Thematically, Little Miss Sunshine dabbles. We get the barely functional dynamic of the post-nuclear family tugging in all directions but inextricably bound. We get an examination of the win-at-all-costs American attitude, so often misguided but invaluable when lovingly applied. We even get a dab of Proustian perspective. Olive proves more damaged by her father's binary understanding of "winners and losers" than the grotesque beauty standards of beauty pageants, though the latter point gets made all the same, first in a roadstop-diner discussion about fat and later in the accurate presentation of a child pageant. The first instance betrays a pattern on the part of Olive's priggish dad (holding back tears, Olive later confesses, "I don't want to be a loser"); the latter instance gives Dad his shot at redemption.

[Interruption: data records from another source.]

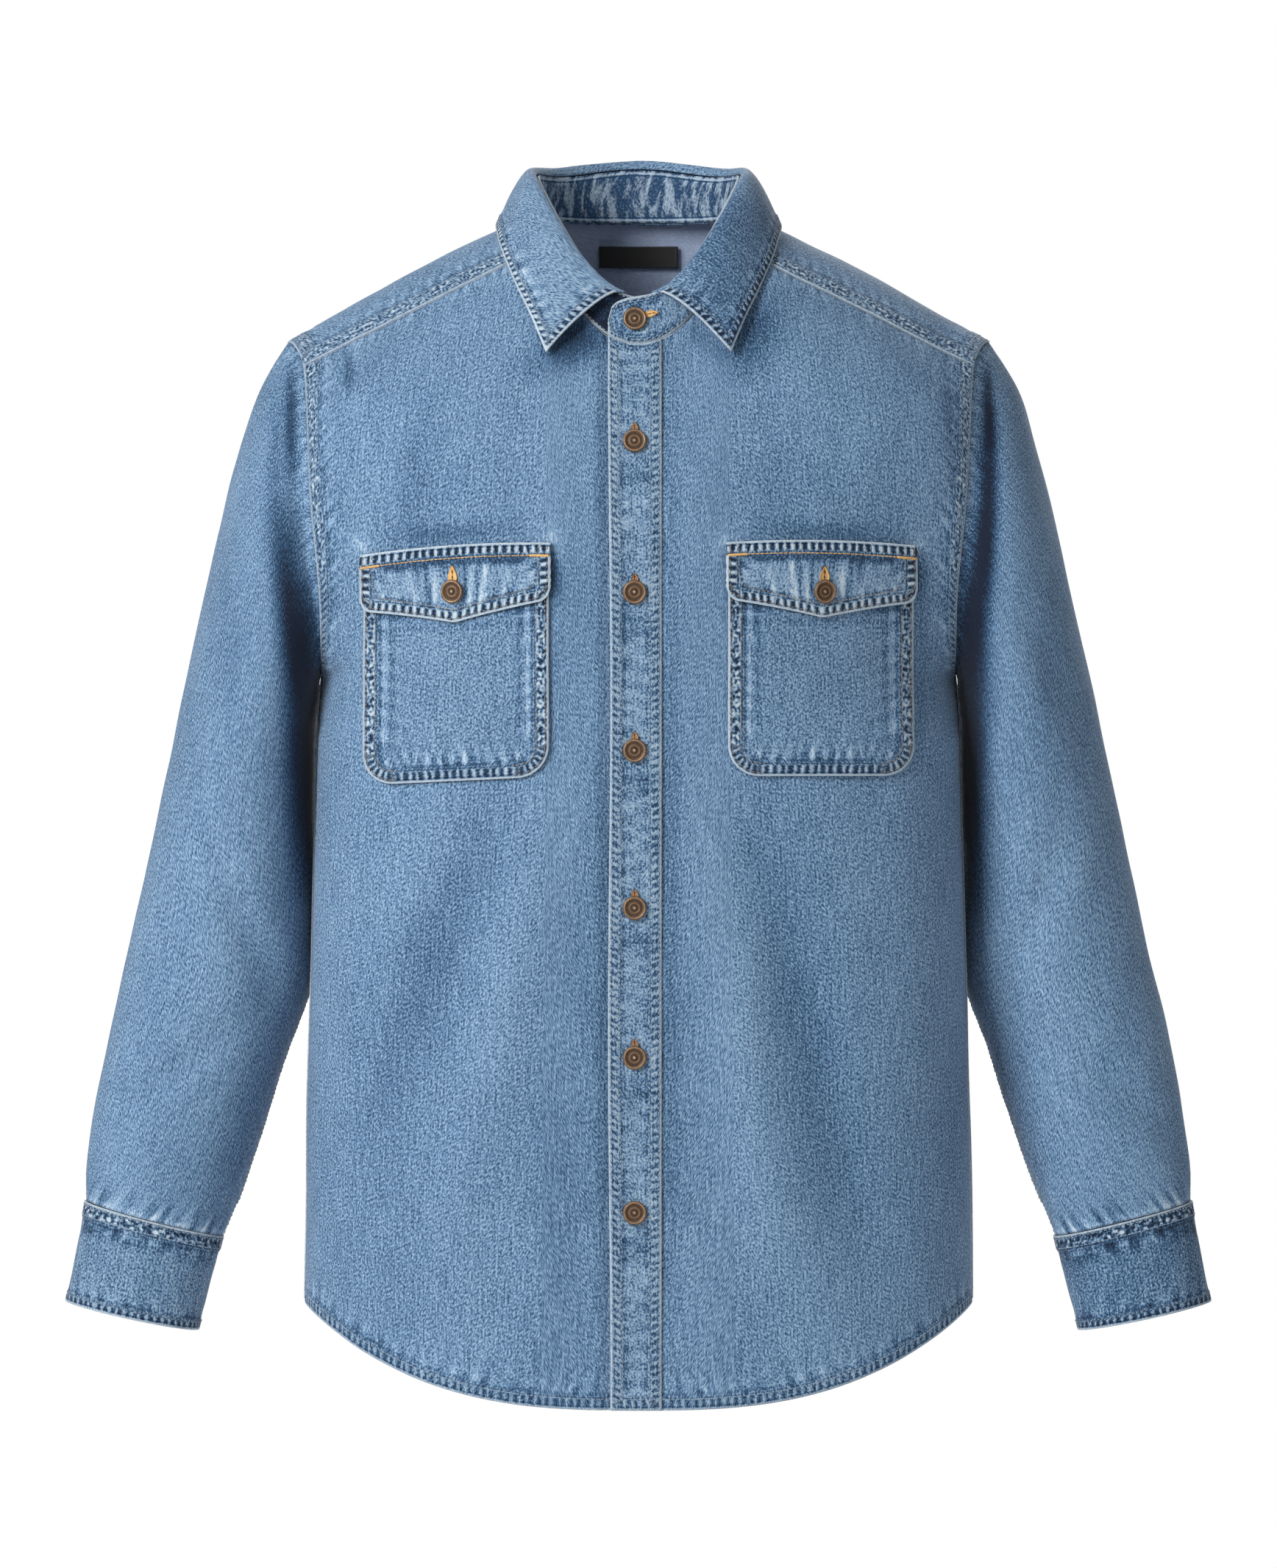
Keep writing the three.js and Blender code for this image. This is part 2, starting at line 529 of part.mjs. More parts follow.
// Fronts: each runs from under the front band to the side. The wearer's right front steps in below the left one.
function addFronts() {
  const half = FRONT_TOP_HALF;
  const near = {
    1: [LEFT_FRONT_EDGE, LEFT_FRONT_EDGE / 2, 0],
    "-1": [RIGHT_FRONT_EDGE, 0, -11, LAP_FULL, LAP_START],
  };
  for (const side of [1, -1]) {
    const starts = near[side].map((x) => ({ x }));
    const neck = NECK_FRONT_ANGLES.map(neckFraction).filter((fraction) => fraction * half > (side > 0 ? 1 : 30));
    const rest = [...neck.slice(0, -1), ...PANEL_FRACTIONS].map((fraction) => ({ fraction: side * fraction }));
    const columns = [...starts, ...rest];
    const halfAt = (down) => sideEdge(mix(FRONT_TOP_Z, HEM.sideZ, down), false).x;
    const at = (column, down) => frontPoint(column.x === undefined ? column.fraction : column.x / halfAt(down), down);
    const sheet = trimSheet(sheetOf(FRONT_DOWNS, columns, at), { top: SEAM_GAP / 2, last: SEAM_GAP / 2 });
    const last = columns.length - 1;
    const firstSeam = columns.length - PANEL_FRACTIONS.length;
    const normalAt = (i, j) => {
      if (j === last) return edgeNormal(side, mix(ARMHOLE.front, 0, Math.min(1, i / ARMHOLE_STEPS)));
      if (i > 0 || j < firstSeam) return undefined;
      const reach = (Math.abs(columns[j].fraction) - CORNER_FRACTION) / (1 - CORNER_FRACTION);
      return frontSeamNormal(side, reach);
    };
    const stepIn = (i, j) => {
      if (side > 0) return 0;
      const x = sheet[i][j].x;
      return -LAP_STEP * smooth((x - LAP_START) / (LAP_FULL - LAP_START));
    };
    const options = { facing: side, lift: stepIn, relief: hemRelief(FRONT_DOWNS), normalAt };
    addPiece(side > 0 ? "front_left" : "front_right", clothWall(sheet, options), DENIM);
  }
}

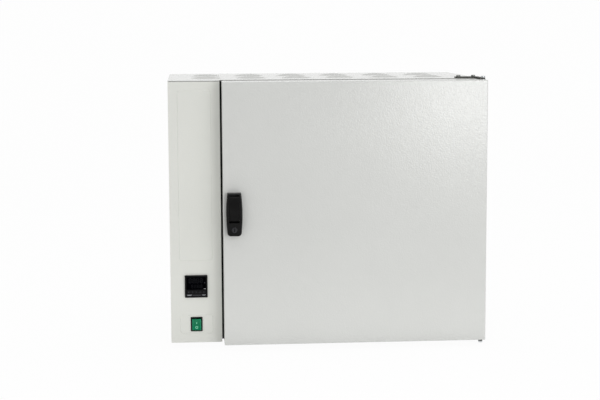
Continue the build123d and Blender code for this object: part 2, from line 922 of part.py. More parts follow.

Emotional crisis after emotional crisis primes the pump for an eventual burst of feel-good energy, but Dayton and Faris properly insist that it be hard-earned (the one unforgiveable misstep: a hugely unlikely chance meeting in an Arizona gas-station mini-mart). Mawkish moments are dutifully undercut with dark humor, but the directors know a cake is meant to be eaten and not just had. Little Miss Sunshine works over an audience like gangbusters, and though it's transparently manipulative, it also pulls off the trick of the feel-good movie in a way movies haven't managed in a long time. I had forgotten how long it had been since a movie so skillfully jerked laughs and tears. Do yourself the favor of giving yourself over to its summer-y charms.
[For Groucho's interview with Jonathan Dayton & Valerie Faris, click here.]
Fox's Blu-ray debut of Little Miss Sunshine is a ray of light for the format and for the film's fans. There's a significant upgrade to the DVD image: the Blu-ray is sharper and yet more film-like. Colors are accurate: the yellow VW bus and cloud-streaked blue skies have never looked lovelier. Audio is a highly effective DTS-HD 5.1 Master Audio mix that can be considered definitive.
All of the DVD bonus features are preserved here, beginning with Director's Commentary by Jonathan Dayton and Valerie Faris and Screenwriter's Commentary by Michael Arndt with Dayton and Faris. The film underwent an interesting professional and creative journey from conception to final product, ably recounted on these two tracks; the first focuses on production a bit more, while the latter focuses more on script, character and the writer's lengthy collaboration with the directors.
You'll also find the goofy outtake "Do You Wanna Talk?" (1:17, SD) and a number of gems in a selection of "Deleted Scenes" (7:53, HD), which come with optional commentary by Dayton and Faris. Four "Alternate Endings" (5:09, SD) also come with optional commentary by Dayton and Faris; it's fascinating to hear the thinking and stumbling on the way to the film's final ending.
"On the Road with the Hoovers: The Making of Little Miss Sunshine" (18:30, SD) includes rehearsal and behind-the-scenes production footage, as well as interviews with Greg Kinnear, Abigail Breslin, Alan Arkin, Paul Dano, Toni Collette, Steve Carell, Dayton & Faris, executive producer Jeb Brody, and producers Marc Turtletaub, Ron Yerxa, Albert Berger, David T. Friendly, and Peter Saraf.
"'We're Gonna Make It...': A Session with Mychael Danna and DeVotchKa" (2:52, SD) is a montage of moments from a scoring session and film clips.
"Who Are the Hoovers?" (17:15, SD) explores the family members one by one, with comments from Dayton & Faris, Kinnear, Collette, Arkin, Dano, Saraf, Brody, Turtletaub, Carell, Breslin, Berger, Yerxa, and Friendly.
"No One Gets Left Behind: The Music of Little Miss Sunshine" (10:13, SD) is a concise look at the collaboration of Dayton & Faris, DeVotchKa and Mychael Danna; all of the above are interviewed, and Saraf also chimes in.
Fox isn't done: they also pack in thirteen entertaining "Webisodes" (25:29, SD), a Poster Gallery, "'Till the End of Time' Performed by DeVotchKa from the Little Miss Sunshine Soundtrack" (4:00, SD) and a "Soundtrack Spot" (:32, SD). This beloved comedy rolls on in a Blu-ray that fans will have a hard time resisting.